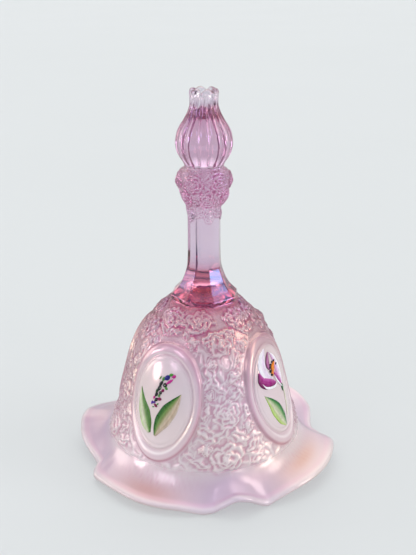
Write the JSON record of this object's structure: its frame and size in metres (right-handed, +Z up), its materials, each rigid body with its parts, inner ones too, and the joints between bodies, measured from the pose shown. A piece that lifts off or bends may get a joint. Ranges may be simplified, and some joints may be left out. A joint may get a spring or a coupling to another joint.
{
  "type": "hand bell",
  "caption": "Pressed pink glass hand bell with a fluted bud handle, oval medallions, a ruffled skirt and a chain-hung clapper.",
  "frame": {"origin": "middle of the plane that the rim's low points rest on", "axes": "+Z up along the bell's axis; medallions face -Y, +X, +Y and -X"},
  "size_m": [0.1218, 0.1218, 0.171],
  "materials": {
    "glass": "pressed translucent pink glass with an iridescent, slightly milky skin",
    "cement": "clear rosy cement",
    "chain": "bright plated wire",
    "clapper": "clear pressed glass",
    "enamel_green": "fired enamel, brushed from dark to light green",
    "enamel_purple": "fired enamel in magenta and violet",
    "enamel_dark": "fired dark blue and black enamel",
    "enamel_orange": "fired orange enamel",
    "enamel_white": "fired white enamel"
  },
  "bodies": {
    "bell": {"glass_bell": "glass", "cement_plug": "cement", "wire_staple": "chain"},
    "link_1": {"chain_link_1": "chain"},
    "link_2": {"chain_link_2": "chain"},
    "link_3": {"chain_link_3": "chain"},
    "link_4": {"chain_link_4": "chain"},
    "link_5": {"chain_link_5": "chain"},
    "clapper": {"clapper_pin": "chain", "clapper_ball": "clapper"}
  },
  "joints": [
    {"name": "link_1_swing", "type": "hinge", "parent": "bell", "child": "link_1", "pos_m": [0, 0, 0.07755], "axis": [1, 0, 0], "range_deg": [-11, 11]},
    {"name": "link_2_swing", "type": "hinge", "parent": "link_1", "child": "link_2", "pos_m": [0, 0, 0.0716], "axis": [0, 1, 0], "range_deg": [-13, 13]},
    {"name": "link_3_swing", "type": "hinge", "parent": "link_2", "child": "link_3", "pos_m": [0, 0, 0.06565], "axis": [1, 0, 0], "range_deg": [-11, 11]},
    {"name": "link_4_swing", "type": "hinge", "parent": "link_3", "child": "link_4", "pos_m": [0, 0, 0.0597], "axis": [0, 1, 0], "range_deg": [-13, 13]},
    {"name": "link_5_swing", "type": "hinge", "parent": "link_4", "child": "link_5", "pos_m": [0, 0, 0.05375], "axis": [1, 0, 0], "range_deg": [-11, 11]},
    {"name": "clapper_swing", "type": "hinge", "parent": "link_5", "child": "clapper", "pos_m": [0, 0, 0.0478], "axis": [0, 1, 0], "range_deg": [-13, 13]}
  ]
}
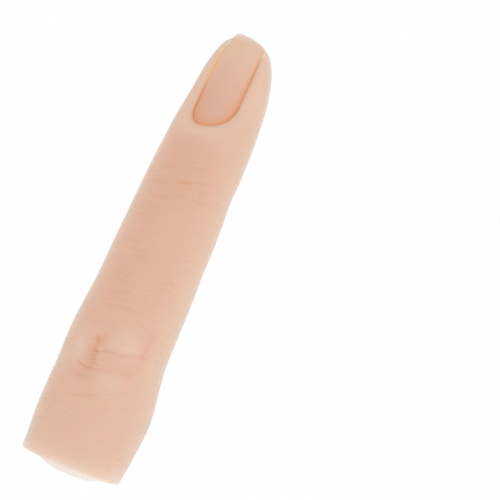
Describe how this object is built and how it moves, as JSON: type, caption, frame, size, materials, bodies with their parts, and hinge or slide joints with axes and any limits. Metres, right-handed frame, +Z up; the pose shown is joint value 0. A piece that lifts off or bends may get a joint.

──────

▶ **What to work on**: Reproduce the listing shown above in its entirety, exactly.

▶ **Solution below**:
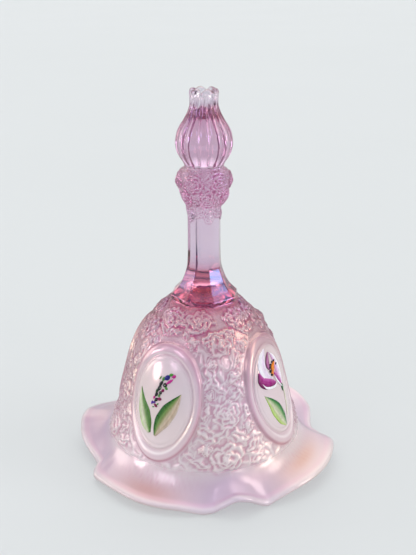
Write the JSON record of this object's structure: its frame and size in metres (right-handed, +Z up), its materials, each rigid body with its parts, inner ones too, and the joints between bodies, measured from the pose shown. A piece that lifts off or bends may get a joint. Ranges may be simplified, and some joints may be left out. A joint may get a spring or a coupling to another joint.
{
  "type": "hand bell",
  "caption": "Pressed pink glass hand bell with a fluted bud handle, oval medallions, a ruffled skirt and a chain-hung clapper.",
  "frame": {"origin": "middle of the plane that the rim's low points rest on", "axes": "+Z up along the bell's axis; medallions face -Y, +X, +Y and -X"},
  "size_m": [0.1218, 0.1218, 0.171],
  "materials": {
    "glass": "pressed translucent pink glass with an iridescent, slightly milky skin",
    "cement": "clear rosy cement",
    "chain": "bright plated wire",
    "clapper": "clear pressed glass",
    "enamel_green": "fired enamel, brushed from dark to light green",
    "enamel_purple": "fired enamel in magenta and violet",
    "enamel_dark": "fired dark blue and black enamel",
    "enamel_orange": "fired orange enamel",
    "enamel_white": "fired white enamel"
  },
  "bodies": {
    "bell": {"glass_bell": "glass", "cement_plug": "cement", "wire_staple": "chain"},
    "link_1": {"chain_link_1": "chain"},
    "link_2": {"chain_link_2": "chain"},
    "link_3": {"chain_link_3": "chain"},
    "link_4": {"chain_link_4": "chain"},
    "link_5": {"chain_link_5": "chain"},
    "clapper": {"clapper_pin": "chain", "clapper_ball": "clapper"}
  },
  "joints": [
    {"name": "link_1_swing", "type": "hinge", "parent": "bell", "child": "link_1", "pos_m": [0, 0, 0.07755], "axis": [1, 0, 0], "range_deg": [-11, 11]},
    {"name": "link_2_swing", "type": "hinge", "parent": "link_1", "child": "link_2", "pos_m": [0, 0, 0.0716], "axis": [0, 1, 0], "range_deg": [-13, 13]},
    {"name": "link_3_swing", "type": "hinge", "parent": "link_2", "child": "link_3", "pos_m": [0, 0, 0.06565], "axis": [1, 0, 0], "range_deg": [-11, 11]},
    {"name": "link_4_swing", "type": "hinge", "parent": "link_3", "child": "link_4", "pos_m": [0, 0, 0.0597], "axis": [0, 1, 0], "range_deg": [-13, 13]},
    {"name": "link_5_swing", "type": "hinge", "parent": "link_4", "child": "link_5", "pos_m": [0, 0, 0.05375], "axis": [1, 0, 0], "range_deg": [-11, 11]},
    {"name": "clapper_swing", "type": "hinge", "parent": "link_5", "child": "clapper", "pos_m": [0, 0, 0.0478], "axis": [0, 1, 0], "range_deg": [-13, 13]}
  ]
}
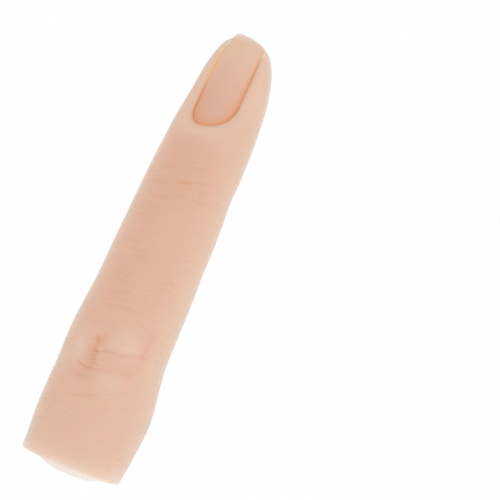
Describe how this object is built and how it moves, as JSON: type, caption, frame, size, materials, bodies with their parts, and hinge or slide joints with axes and any limits. Metres, right-handed frame, +Z up; the pose shown is joint value 0. A piece that lifts off or bends may get a joint.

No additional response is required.